Anyways, for those looking to stay out of the spotlight drama-wise for a bit, here is some advice from a girl who has probably been through it all.

  1. Never say too much. I mean it. We are all human, and that means we are inclined to lean or side with those that provide us with the most benefit. In other words, you never know when that person may one day sleep with the enemy and stab you in the back, figuratively of course. One of the worst feelings ever in a rumor mill situation is that feeling of longing… not for the other person, but a feeling of longing to be able to go back in time. Fix whatever was said that was just a smidge too harsh. Correct your mistakes. Un-say whatever sentence, or for me, three words, that spun up the rumor mill in the hills once again. It may be hard, but most days, I promise it is easier to just cut off a conversation where it started than deal with the consequences later, especially that publicly.
  2. Don’t ever use your feelings to buy friends. I know for girls especially, we all lean towards those girls who have the most friends and are the prettiest and all that. Sometimes, I know personally, I have too. I have used little snippets of gossip I hear from others or little snippets about my feelings towards others to gain another friend. Sooner than I probably expected, I was the center of attention… But not for a reason that I wanted to be.
  3. Be a well rounded person. I am betting that sounds a lot easier than it really is… And I guarantee you 99% of the population probably has trouble with this. However, at a middle and high school level, it is actually fairly simple. Get involved in different activities and busy yourself, so your attention will never be solely on guys or your sex life or anything along those lines. Additionally, people who seem busy constantly with a sport such as soccer, tennis, or dance (which yes, I consider a sport) or a multitude of after school activities such as Speech Team or helping with the Special Olympics are normally harder targets for the gossip queens than the ones that seem to be constantly buried in their phone on Snapchat or something like that. I do agree, with a certain sport or after school activity, certain people may be viewed as cooler than others… and then comes the rumor mill, but personally, I think the sports and activities behind the rumors made it just as worth it. If anything, they help distract you from the typically unwanted and sometimes unpleasant attention
  4. Don’t pick friends solely based on the drama in their lives. First of all, it can get pretty exhausting listening to someone complain about their boy troubles 110% of the time. I have quite a few friends like that, and sometimes I have to wonder, “When was the last time this person even asked me how I was doing?” Friendship is a two way street. Friends who base their entire lives and their entire collection of friendships on drama will only drag others in. Even if you are just that person that stood in the corner of a picture taken at a party with alcohol in pajamas trying to pick up a friend who drank a little too much… you will still be busted for being there. The easiest thing to do, despite how “cool” they may seem, is just to ignore those whose life is a drama sitcom in general.
  5. Overexaggerating is like bait. The rumor is the big poisonous fish. Despite how cool it may make you seem for showing up to a party and walking out with a guy… Don’t claim that you all “did the dirty”… Especially if it did not happen. And heck at that age, I do not think I would be proud for being known school wide as the “easy girl” or the “guy who can’t keep that zipper up”. Now this is definitely a far out example, but despite how cool or popular you think it might make you, you will definitely lose a lot of respect from the sensible few.
  6. Delete things that you would like to keep private, or simply forward things that are more on the sensitive or personal side to yourself via another chatting app. People can easily take your phone and scroll through pictures and misinterpret something to an extreme degree. Anything in your safari history too can and probably will one day be used against you… So all I am saying is be careful. Three wrong words can lead to a huge spinning of the rumor mill… Just as a seemingly harmless picture could be as well.

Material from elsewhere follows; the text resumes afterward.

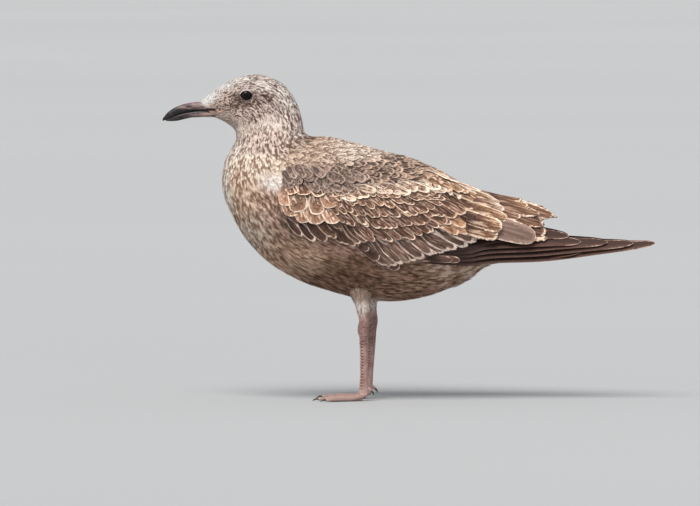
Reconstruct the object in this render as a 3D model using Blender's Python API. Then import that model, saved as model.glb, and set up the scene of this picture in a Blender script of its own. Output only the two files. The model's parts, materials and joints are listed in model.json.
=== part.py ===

It is quite unfortunate that people today have resorted so much to spreading rumors and sometimes white lies about others for their own personal gain, but that is just the way it is. But once that rumor mill gets spinning… it is hard to jump off. You may not see the consequences now… But I promise they will be there. And by then, I hope that you will be able to collect yourself to jump off without being caught in another mill.

Special thanks to Sean for putting up with me after all those rumor mills. Lots of love.